Study Shows Nano Metal Catalyst Use Can Reduce Gasoline Exhaust System Cost

The need to meet Euro 6 regulations, which focus on the reduction of nitrogen oxide (NOx) emissions, is poised to spur growth of the European market for gasoline exhaust after-treatment technologies.

Original equipment manufacturers (OEMs) will likely adopt particulate matter (PM) filters for gasoline engines by 2014, with a 15 per cent penetration by 2016. With the increasing penetration of direct injection in gasoline engines, there will be a greater need for PM filters.

New analysis from Frost & Sullivan, Executive Analysis of the European Market for Gasoline Engine Exhaust After-treatment Technologies, finds that the future trend is clearly the tri-metal catalyst, a calculated ratio of precious metal group (PMG) metals to be used with rhodium, which is most suitable for expelling NOx.

"The requirement to reduce NOx emissions in gasoline engine exhaust drives the European market for gasoline exhaust after-treatment technologies," says Frost & Sullivan Research Analyst Hariher Balasubramanian. "Emission regulation norms such as Association des Constructeurs Europeens d'Automobiles (ACEA) carbon dioxide (CO2) norms have created a need for emission reduction technologies such as gasoline direct injection (GDI) resulting in PM and NOx issues that, in turn, enhance growth in this market."

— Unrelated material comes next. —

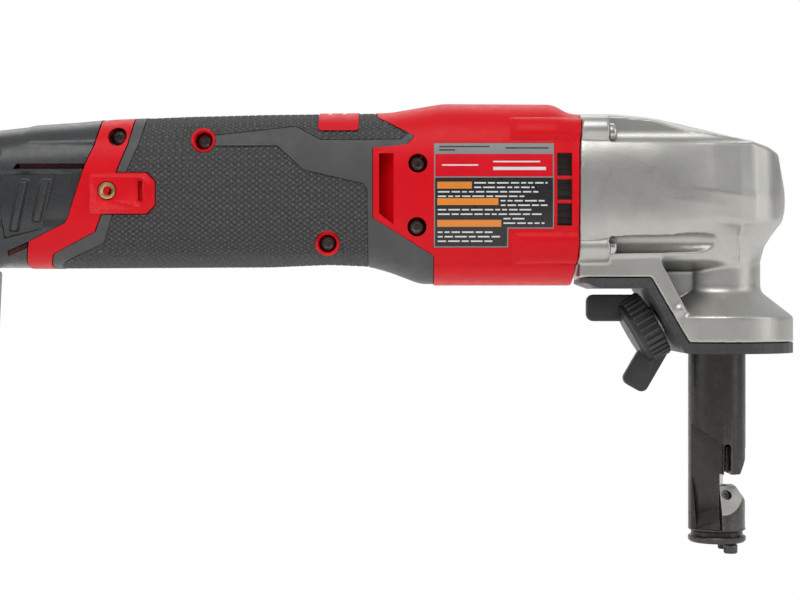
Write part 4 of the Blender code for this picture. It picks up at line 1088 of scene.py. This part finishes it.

NOx concerns arising from lean combustion GDI, downsizing, and turbo charging will drive demand for exhaust gas recirculations (EGRs) and PM count in GDI engines, catalysing the growth of PM filters. Greater sales volume of small-segment vehicles will boost demand for tri-metal catalysts.

However, gasoline engines have a higher exhaust temperature than diesel engines. Therefore, materials used in gasoline engine exhaust after-treatment systems should be more temperature resistant, resulting in higher costs. There will be an increasing need for high temperature-resistant materials with downsizing and turbo charging of gasoline engines.

"The costs pertaining to the development and manufacture of exhaust systems are high," adds Industry Manager Kaushik Madhavan. "An end consumer will pay more for a hybrid vehicle, but not more for a regular gasoline vehicle fitted with an extra PM filter."

Market participants should develop and fit nano metal catalyst in catalytic converters to reduce cost. Nano technology-based applications can bring down the price of exhaust system by about 70 per cent. This will help manufacturers optimise the extra cost associated with PM filters.

"With the anticipated introduction of PM filters, suppliers should tap the potential by developing efficient filters and establishing strategic original equipment manufacturer (OEM) relationships," concludes Madhavan.